Les prisons et les prisonniers politiques sont aussi un exemple de la nécessité « d’enfreindre la loi » et du pouvoir que cela représente. La loi, celle de l’impérialiste et du colon, est utilisée pour voler les droits et les ressources de notre peuple et pour justifier notre emprisonnement ainsi que la répression et la criminalisation qui nous frappent. En enfreignant la loi de manière collective, et grâce au pouvoir de redéfinir ce qui est juste et injuste – lorsque les gens affrontent et enfreignent ensemble la loi, en tant que force collective et non plus seulement en tant qu’individus – alors cette loi perd sa prétention à être légitime. Enfreindre la loi du capitalisme, de l’impérialisme et de ceux qui exploitent doit devenir la norme et non plus l’exception.
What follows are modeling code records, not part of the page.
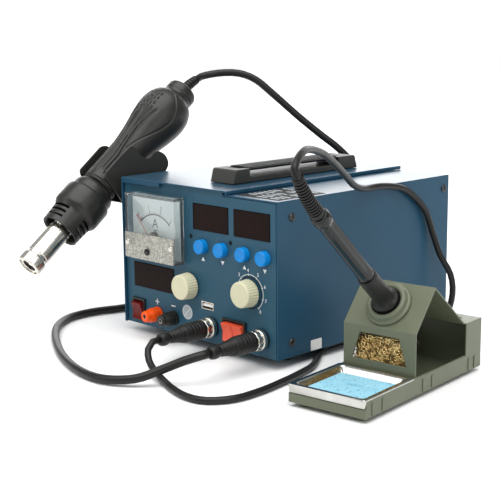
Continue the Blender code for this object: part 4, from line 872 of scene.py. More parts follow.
def lettering(name, marks, finish, face):
    """Characters standing on a face that looks forward: (text, x, z, height) each."""
    bm = bmesh.new()
    for text, x, z, height in marks:
        font = bpy.data.curves.new("mark", "FONT")
        font.body = text
        font.size = height * 1.4
        font.align_x = "CENTER"
        font.align_y = "CENTER"
        font.extrude = LETTER_HALF
        item = bpy.data.objects.new("mark", font)
        bpy.context.collection.objects.link(item)
        bpy.context.view_layer.update()
        drawn = item.evaluated_get(bpy.context.evaluated_depsgraph_get())
        mesh = bpy.data.meshes.new_from_object(drawn)
        mesh.transform(placed(STATION, (x, face - LETTER_OUT, z), tilt=90.0))
        bm.from_mesh(mesh)
        bpy.data.objects.remove(item)
        bpy.data.meshes.remove(mesh)
    mesh = bpy.data.meshes.new(name)
    bm.to_mesh(mesh)
    bm.free()
    item = bpy.data.objects.new(name, mesh)
    bpy.context.collection.objects.link(item)
    return settle(item, "station", finish)


def band(centre, inner, outer, start, end, span, steps=24):
    """A flat part of a ring, angles in degrees clockwise from straight up."""
    angles = [math.radians(start + (end - start) * i / steps) for i in range(steps + 1)]
    x, z = centre
    rim = [(x + outer * math.sin(a), z + outer * math.cos(a)) for a in angles]
    back = [(x + inner * math.sin(a), z + inner * math.cos(a)) for a in angles[::-1]]
    return prism(rim + back, *span)


def tick(centre, inner, outer, angle, width, span):
    """A straight mark that points away from a centre."""
    a = math.radians(angle)
    way = Vector((math.sin(a), math.cos(a)))
    side = Vector((math.cos(a), -math.sin(a))) * width / 2
    near_end, far_end = Vector(centre) + way * inner, Vector(centre) + way * outer
    corners = [near_end - side, far_end - side, far_end + side, near_end + side]
    return prism([tuple(c) for c in corners], *span)


print("print stands out by", -PRINT[0], "mm")

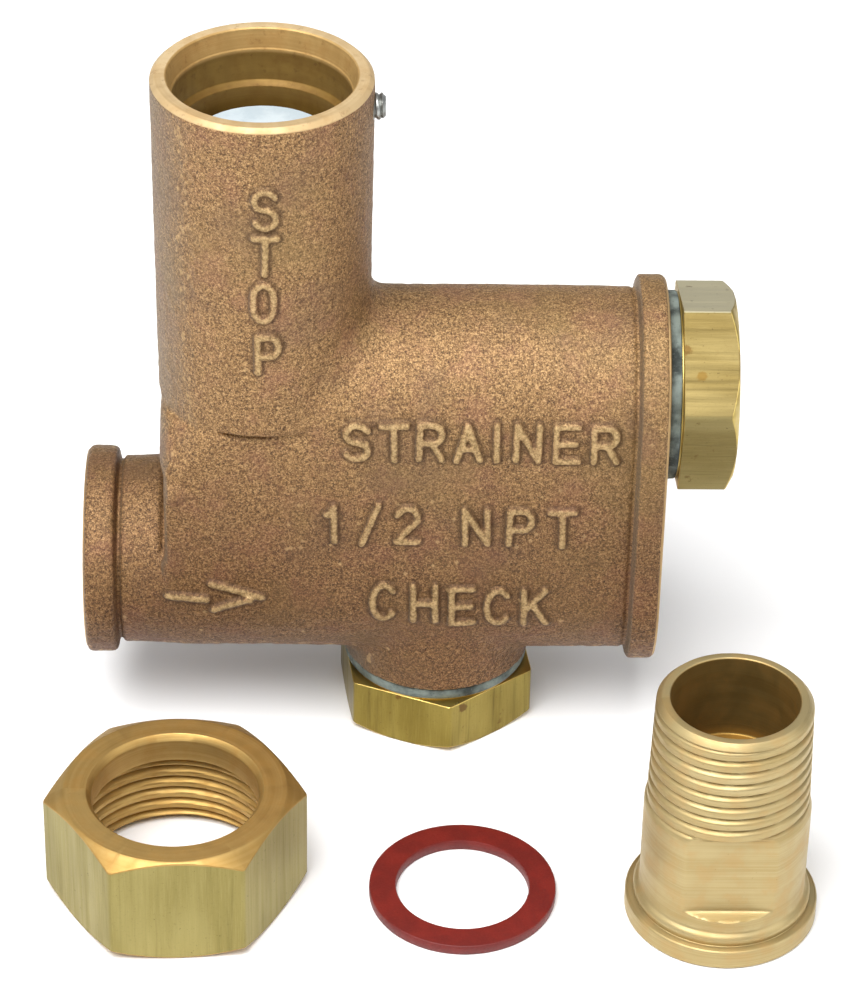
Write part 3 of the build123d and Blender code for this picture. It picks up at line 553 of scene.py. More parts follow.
def casting():
    h = 0.26
    lo = np.array([X_IN - 1.2, -15.8, Z_BOSS - 1.2])
    hi = np.array([X_OUT + 1.2, 15.8, Z_TOP + 1.0])
    nx, ny, nz = [int(math.ceil(v)) + 1 for v in (hi - lo) / h]
    x = (lo[0] + h * np.arange(nx, dtype=np.float32))[:, None, None]
    y = (lo[1] + h * np.arange(ny, dtype=np.float32))[None, :, None]
    z = (lo[2] + h * np.arange(nz, dtype=np.float32))[None, None, :]

    def smin(a, b, k):
        t = np.clip(0.5 + 0.5 * (b - a) / k, 0, 1)
        return b + (a - b) * t - k * t * (1 - t)

    def smax(a, b, k):
        return -smin(-a, -b, k)

    ry = np.abs(y)
    zc, half = (ZR + ZS) / 2, (ZS - ZR) / 2
    across = np.hypot(ry, np.maximum(np.abs(z - zc) - half, 0))         # stadium section
    slab = smax(across - 12.93, np.maximum(X_OUT - 1 - x, 0) * 0 + np.maximum(x - (X_OUT - 1.0), XT - x), 0.6)
    # squared shoulder below the tower, its front corners sloped back into it
    sx = np.maximum(-36.75 - x, x - XT - 9)
    qx, qy = np.maximum(sx + 1.3, 0), np.maximum(ry - 12.9 + 1.3, 0)
    plan = np.hypot(qx, qy) + np.minimum(np.maximum(sx + 1.3, ry - 12.9 + 1.3), 0) - 1.3
    slope = (z - 43.0 - 1.28 * (x + 36.5 + 12.9 - ry)) / 2.07
    sh = smax(plan, slope, 1.6)
    sh = smax(sh, np.maximum(z - 51.75, ZR - z), 1.6)
    sh = smax(sh, across - 12.95, 0.3)
    body = smin(np.where(x < XT + 1, 9.0, slab), sh, 0.12)
    # tower: its front stands a little proud and ends in a short step above the flat side
    rt = np.hypot(x - XT, y)
    R = 13.78 + (z - 41) / 56.3 * 0.32
    tower = smax(rt - R, np.maximum(51.35 - z, z - Z_TOP), 0.7)
    blend = 0.6 + 3.0 * smooth01((z - ZS - 3) / 8) * smooth01((x - XT - 3) / 7)  # wider fillet towards the strainer side
    body = smin(body, tower, blend)
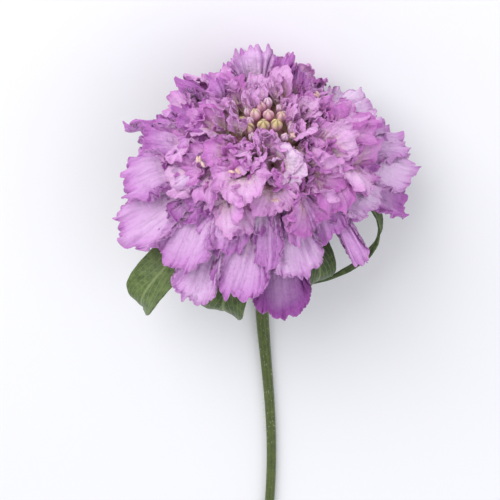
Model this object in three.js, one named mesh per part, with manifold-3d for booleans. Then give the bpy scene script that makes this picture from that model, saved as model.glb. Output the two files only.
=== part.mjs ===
// A cut pincushion flower (double scabious) lying on a table, its bloom turned up. Millimetres, +Z up.
//
// The head has its own frame: z runs along the bloom's axis, x to one side, and y towards the rim that
// lies on the table. Blades (petals and bracts) are thin closed sheets that follow a cubic curve, drawn
// at an azimuth round the axis in (outward, sideways, up) coordinates.
import * as THREE from "three";
import { mergeVertices } from "three/addons/utils/BufferGeometryUtils.js";
import Module from "manifold-3d";

const wasm = await Module();
wasm.setup();

const DEGREE = Math.PI / 180;
const GOLDEN_ANGLE = 137.508;

// How the flower lies
const AXIS_ABOVE_TABLE = 40;
const TIP_OVER = (90 - AXIS_ABOVE_TABLE) * DEGREE;
const HEAD_AXIS = new THREE.Vector3(0, Math.sin(TIP_OVER), Math.cos(TIP_OVER));
const HEAD_CENTRE = new THREE.Vector3(0, 67.4, 23.6);
const TABLE_SOFTNESS = 1.5;

// The dome that the florets stand on, and the green receptacle behind it
const DOME_RADIUS = 15;
const DOME_HEIGHT = 10.3;
const DOME_BACK = -4.6;
const DOME_BACK_RADIUS = 6.5;
const DOME_SIDES = 14;
const POCKET_RADIUS = 5.7;
const POCKET_FLOOR = 8.2;
const POCKET_SIDES = 20;
const ABOVE_BLOOM = 30;
const CLEARANCE = 0.3;
const RECEPTACLE_RADIUS = 5;
const RECEPTACLE_BACK = -8;
const RECEPTACLE_TAPER = { height: -9.6, radius: 3 };
const BRACT_LEVELS = [-5.9, -7.3];
const NECK_HEIGHT = -11.5;

// The stem
const STEM_LENGTH = 152;
const STEM_RADIUS = 1.4;
const NECK_EXTRA_RADIUS = 0.45;
const NECK_LENGTH = 40;
const STEM_SIDES = 12;
const STEM_STEP = 5;
const STEM_SWAY = 1.6;
const SWAY_PERIOD = 112;
const CUT_SLANT = 2.4;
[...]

Nous, prisonniers politiques, sommes en prison parce qu’Ils ont peur de nos actions, parce qu’Ils ont peur de nos idées, de notre capacité à mobiliser les gens dans une guerre révolutionnaire contre leur exploitation et leur colonisation. Ils ont peur de notre communication et ils ont peur du pouvoir de notre peuple. Ils ont peur qu’on construise un front international pour la libération des opprimés si nous réussissons à nous unir. Ils savent que nous pouvons réellement construire un autre monde et  c’est cela qu’ils redoutent plus que tout. Pour eux, c’est la terreur ou la défaite mais pour nous et les nôtres, c’est l’espoir de la liberté et la promesse de la victoire.

Ahmad Sa’adat
Novembre 2017, depuis la prison de Ramon, Israël

  1. Ghassan Kanafani était le porte-parole du FPLP, assassiné par le Mossad en 1972.
  2. Khaled Nazzal était secrétaire du comité central du FPLP, assassiné par le Mossad en 1986.
  3. Mahmoud Hamshari était le représentant de l’OLP en France, assassiné par le Mossad en 1972.
  4. G4S est une multinationale de sécurité participant directement à l’appareil répressif en Palestine, aux USA et partout dans le monde. Symbole du complexe « industrialo-carcéral » capitaliste et impérialiste, elle est la troisième plus grande société privée au monde en étant impliquée internationalement dans la gestion des prisons de la Cisjordanie à l’Afrique du Sud en passant par les expulsions de migrants à la frontière mexicaine.